_WHAT TO WORK ON:_ You are to retype all of the data exactly as it appears.

_EXTRACTED INFORMATION:_
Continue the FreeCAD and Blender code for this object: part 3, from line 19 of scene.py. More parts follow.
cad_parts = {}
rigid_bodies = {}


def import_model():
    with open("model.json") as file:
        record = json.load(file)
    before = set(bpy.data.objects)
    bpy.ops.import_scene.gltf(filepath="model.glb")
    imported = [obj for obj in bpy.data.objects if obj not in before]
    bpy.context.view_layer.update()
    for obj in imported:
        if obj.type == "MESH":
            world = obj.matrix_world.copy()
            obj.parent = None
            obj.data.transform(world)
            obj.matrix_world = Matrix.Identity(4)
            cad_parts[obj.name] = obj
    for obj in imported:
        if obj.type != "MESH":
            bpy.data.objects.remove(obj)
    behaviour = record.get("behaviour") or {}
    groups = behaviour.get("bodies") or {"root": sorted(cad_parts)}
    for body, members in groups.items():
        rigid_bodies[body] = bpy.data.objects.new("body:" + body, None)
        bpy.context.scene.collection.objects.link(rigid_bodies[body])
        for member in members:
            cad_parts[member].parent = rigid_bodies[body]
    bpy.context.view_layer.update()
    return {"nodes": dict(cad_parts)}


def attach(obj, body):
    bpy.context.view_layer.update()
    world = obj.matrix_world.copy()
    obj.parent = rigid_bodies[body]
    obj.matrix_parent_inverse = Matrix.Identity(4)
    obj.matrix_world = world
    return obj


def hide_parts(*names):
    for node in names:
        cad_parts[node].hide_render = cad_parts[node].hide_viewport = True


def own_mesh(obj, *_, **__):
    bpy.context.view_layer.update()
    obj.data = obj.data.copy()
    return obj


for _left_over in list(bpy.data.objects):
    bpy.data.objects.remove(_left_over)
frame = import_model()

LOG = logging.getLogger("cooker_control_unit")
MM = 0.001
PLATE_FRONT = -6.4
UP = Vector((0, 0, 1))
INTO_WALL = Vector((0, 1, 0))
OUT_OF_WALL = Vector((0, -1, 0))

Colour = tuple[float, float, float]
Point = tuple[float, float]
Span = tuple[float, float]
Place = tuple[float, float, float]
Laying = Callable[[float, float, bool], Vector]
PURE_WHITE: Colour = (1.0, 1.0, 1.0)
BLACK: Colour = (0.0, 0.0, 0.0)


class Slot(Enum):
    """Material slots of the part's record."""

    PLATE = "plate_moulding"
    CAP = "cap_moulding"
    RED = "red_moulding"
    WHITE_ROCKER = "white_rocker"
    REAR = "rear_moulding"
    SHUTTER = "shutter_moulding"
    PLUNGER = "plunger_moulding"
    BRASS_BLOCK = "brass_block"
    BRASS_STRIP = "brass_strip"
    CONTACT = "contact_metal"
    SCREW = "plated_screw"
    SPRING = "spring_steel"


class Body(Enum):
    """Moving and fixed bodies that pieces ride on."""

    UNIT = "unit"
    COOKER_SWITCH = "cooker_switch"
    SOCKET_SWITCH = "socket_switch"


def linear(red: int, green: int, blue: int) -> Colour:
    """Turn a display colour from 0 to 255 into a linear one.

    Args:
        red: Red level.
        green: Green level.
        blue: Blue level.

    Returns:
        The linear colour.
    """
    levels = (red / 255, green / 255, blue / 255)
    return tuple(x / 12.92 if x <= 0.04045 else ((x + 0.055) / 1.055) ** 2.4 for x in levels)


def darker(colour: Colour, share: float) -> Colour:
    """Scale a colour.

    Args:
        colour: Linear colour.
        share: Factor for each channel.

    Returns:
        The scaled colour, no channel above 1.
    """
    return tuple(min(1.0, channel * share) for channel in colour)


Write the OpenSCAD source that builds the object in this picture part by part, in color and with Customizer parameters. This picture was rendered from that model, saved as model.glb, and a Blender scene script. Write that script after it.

_ANSWER TO THIS EXERCISE:_
Continue the FreeCAD and Blender code for this object: part 3, from line 19 of scene.py. More parts follow.
cad_parts = {}
rigid_bodies = {}


def import_model():
    with open("model.json") as file:
        record = json.load(file)
    before = set(bpy.data.objects)
    bpy.ops.import_scene.gltf(filepath="model.glb")
    imported = [obj for obj in bpy.data.objects if obj not in before]
    bpy.context.view_layer.update()
    for obj in imported:
        if obj.type == "MESH":
            world = obj.matrix_world.copy()
            obj.parent = None
            obj.data.transform(world)
            obj.matrix_world = Matrix.Identity(4)
            cad_parts[obj.name] = obj
    for obj in imported:
        if obj.type != "MESH":
            bpy.data.objects.remove(obj)
    behaviour = record.get("behaviour") or {}
    groups = behaviour.get("bodies") or {"root": sorted(cad_parts)}
    for body, members in groups.items():
        rigid_bodies[body] = bpy.data.objects.new("body:" + body, None)
        bpy.context.scene.collection.objects.link(rigid_bodies[body])
        for member in members:
            cad_parts[member].parent = rigid_bodies[body]
    bpy.context.view_layer.update()
    return {"nodes": dict(cad_parts)}


def attach(obj, body):
    bpy.context.view_layer.update()
    world = obj.matrix_world.copy()
    obj.parent = rigid_bodies[body]
    obj.matrix_parent_inverse = Matrix.Identity(4)
    obj.matrix_world = world
    return obj


def hide_parts(*names):
    for node in names:
        cad_parts[node].hide_render = cad_parts[node].hide_viewport = True


def own_mesh(obj, *_, **__):
    bpy.context.view_layer.update()
    obj.data = obj.data.copy()
    return obj


for _left_over in list(bpy.data.objects):
    bpy.data.objects.remove(_left_over)
frame = import_model()

LOG = logging.getLogger("cooker_control_unit")
MM = 0.001
PLATE_FRONT = -6.4
UP = Vector((0, 0, 1))
INTO_WALL = Vector((0, 1, 0))
OUT_OF_WALL = Vector((0, -1, 0))

Colour = tuple[float, float, float]
Point = tuple[float, float]
Span = tuple[float, float]
Place = tuple[float, float, float]
Laying = Callable[[float, float, bool], Vector]
PURE_WHITE: Colour = (1.0, 1.0, 1.0)
BLACK: Colour = (0.0, 0.0, 0.0)


class Slot(Enum):
    """Material slots of the part's record."""

    PLATE = "plate_moulding"
    CAP = "cap_moulding"
    RED = "red_moulding"
    WHITE_ROCKER = "white_rocker"
    REAR = "rear_moulding"
    SHUTTER = "shutter_moulding"
    PLUNGER = "plunger_moulding"
    BRASS_BLOCK = "brass_block"
    BRASS_STRIP = "brass_strip"
    CONTACT = "contact_metal"
    SCREW = "plated_screw"
    SPRING = "spring_steel"


class Body(Enum):
    """Moving and fixed bodies that pieces ride on."""

    UNIT = "unit"
    COOKER_SWITCH = "cooker_switch"
    SOCKET_SWITCH = "socket_switch"


def linear(red: int, green: int, blue: int) -> Colour:
    """Turn a display colour from 0 to 255 into a linear one.

    Args:
        red: Red level.
        green: Green level.
        blue: Blue level.

    Returns:
        The linear colour.
    """
    levels = (red / 255, green / 255, blue / 255)
    return tuple(x / 12.92 if x <= 0.04045 else ((x + 0.055) / 1.055) ** 2.4 for x in levels)


def darker(colour: Colour, share: float) -> Colour:
    """Scale a colour.

    Args:
        colour: Linear colour.
        share: Factor for each channel.

    Returns:
        The scaled colour, no channel above 1.
    """
    return tuple(min(1.0, channel * share) for channel in colour)


Write the OpenSCAD source that builds the object in this picture part by part, in color and with Customizer parameters. This picture was rendered from that model, saved as model.glb, and a Blender scene script. Write that script after it.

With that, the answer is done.